Als ik wegrijd richten we ons weer op belangrijke zaken. Dus zegt hij: ‘Mama, gaan we nu lunchen?’

Dagboek: ‘Maar, zeg het niet tegen de juf!’

We zitten aan tafel voor het avondeten.

‘Adam wat is er gebeurd?’ Op zijn wang glimt een rode schram. ‘Dat is gebeurd bij het buitenspelen’ Hij eet met smaak van zijn eten.

‘Ben je gevallen?’ Vraag ik.

‘Nee een kind heeft op mijn gezicht getekend’. Allebei zetten we grote ogen op en vragen door. Noah probeert ook aandacht te krijgen en slaat met zijn kleine drinkbeker op tafel.

‘Wie was het?’

‘Ik ken hem niet, hij zit in groep 6’

Hoe meer wij vragen, hoe spannender het verhaal wordt. Voordat Adam gaat slapen drukt hij ons op het hart om geen bericht te sturen naar zijn juf. ‘Dat is klikken’.

Geschrokken en vol in onze emoties typen wij een bericht op aan de juf. Ze reageert direct en beloofd het uitzoeken.

Kleuterfantasie blijkt echter de overhand te hebben gespeeld. De volgende dag is Adams verhaal onsamenhangend. Kids uit groep 2 blijken niet tegelijk met hogere groepen buiten te spelen. Adam biecht op dat hij het verhaal verzonnen heeft. Hij is gevallen en heeft zichzelf geschaafd bij het buitenspelen. Ze speelden wild.
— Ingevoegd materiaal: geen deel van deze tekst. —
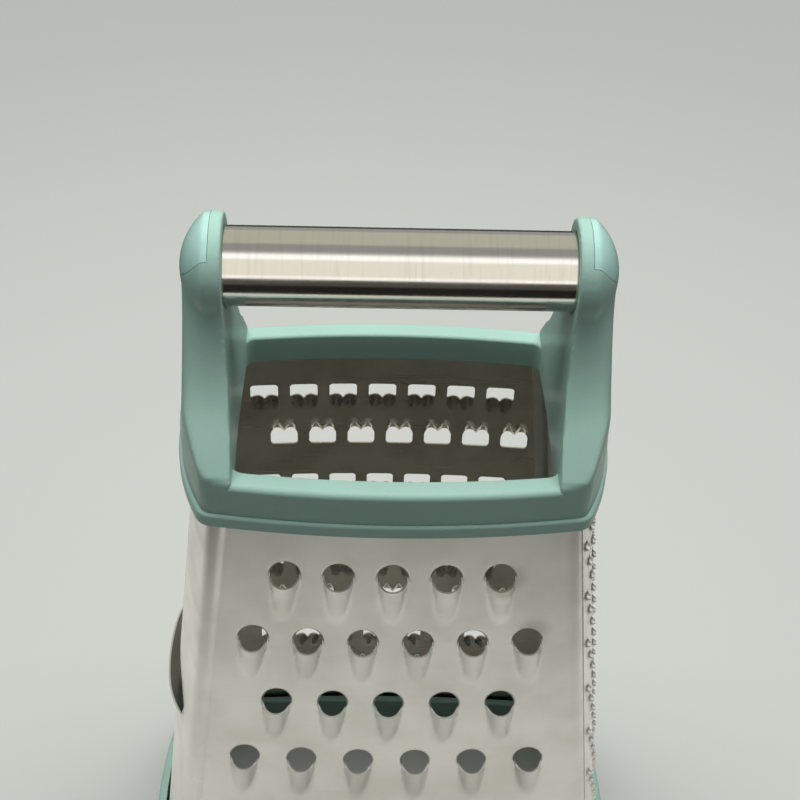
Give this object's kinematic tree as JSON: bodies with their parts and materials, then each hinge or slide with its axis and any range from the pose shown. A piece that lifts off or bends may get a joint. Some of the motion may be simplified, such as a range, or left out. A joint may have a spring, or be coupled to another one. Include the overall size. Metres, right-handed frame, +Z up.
{
  "type": "box grater",
  "caption": "Four-sided steel box grater with coarse, fine, ribbon and slicing sides, a moulded top frame with a steel tube handle, and a moulded base ring.",
  "frame": {"origin": "middle of the plane that the grater stands on, under the middle of the body", "axes": "+Z up, X along the handle tube, the coarse cutters face -Y, the fine cutters +X, the ribbon cutters +Y and the slicing edge -X"},
  "size_m": [0.1472, 0.0948, 0.24],
  "materials": {
    "mint_plastic": "satin moulded plastic with a fine grain, pale mint green",
    "cap_plastic": "smooth semi-gloss moulded plastic, pale mint green",
    "tube_steel": "brushed round the tube",
    "sheet_steel": "satin sheet with faint level brushing",
    "screw_steel": "plain plated steel",
    "plug_plastic": "natural moulded plastic",
    "grip_rubber": "soft matte rubber"
  },
  "bodies": {
    "root": {"top_frame": "mint_plastic", "base_ring": "mint_plastic", "left_end_cap": "cap_plastic", "right_end_cap": "cap_plastic", "handle_tube": "tube_steel", "left_tube_plug": "plug_plastic", "right_tube_plug": "plug_plastic", "left_handle_screw": "screw_steel", "right_handle_screw": "screw_steel", "coarse_panel": "sheet_steel", "fine_panel": "sheet_steel", "ribbon_panel": "sheet_steel", "slicer_panel": "sheet_steel", "front_grip_strip": "grip_rubber", "back_grip_strip": "grip_rubber", "left_grip_strip": "grip_rubber", "right_grip_strip": "grip_rubber"}
  },
  "joints": []
}
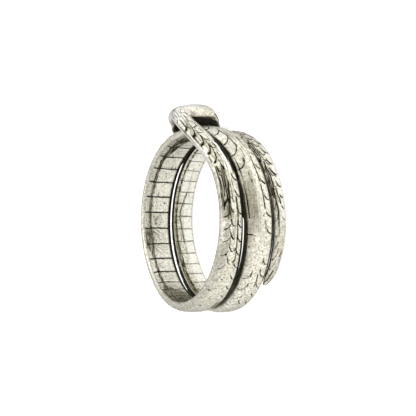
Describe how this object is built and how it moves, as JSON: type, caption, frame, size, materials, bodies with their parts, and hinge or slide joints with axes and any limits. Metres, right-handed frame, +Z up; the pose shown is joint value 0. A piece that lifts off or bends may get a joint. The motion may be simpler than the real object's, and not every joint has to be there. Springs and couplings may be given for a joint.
{
  "type": "snake wrap ring",
  "caption": "Finger ring cast as a snake that coils round the finger, with a domed head laid across its own coils and a thin tail.",
  "frame": {"origin": "middle of the ring's outline seen from above, on the surface that it lies on", "axes": "+Z upwards, out of the finger hole; +Y towards the head, which overhangs the coils; +X towards the low side of the finger hole's lean"},
  "size_m": [0.0204, 0.0224, 0.0085],
  "materials": {
    "antique_silver": "cast sterling silver, darkened in its grooves and worn bright on its high places"
  },
  "bodies": {
    "root": {"snake_ring": "antique_silver"}
  },
  "joints": []
}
Echt en nep. Waar en niet waar. Zeggen en klikken. Grapjes. Een volgende keer weten we dat onze lieve kleuter zijn verhalen soms net wat spannender maakt.

Dat ook hij van groots en meeslepend houdt en merkt welk verhaal aandacht oplevert en welke niet.

Wij hebben ook weer een opvoedles beleefd. De volgende keer slapen we er eerst een nachtje erover. Want wie weet zijn er wel

dieven, prinsessen of kadopieten het verhaal ingeslopen.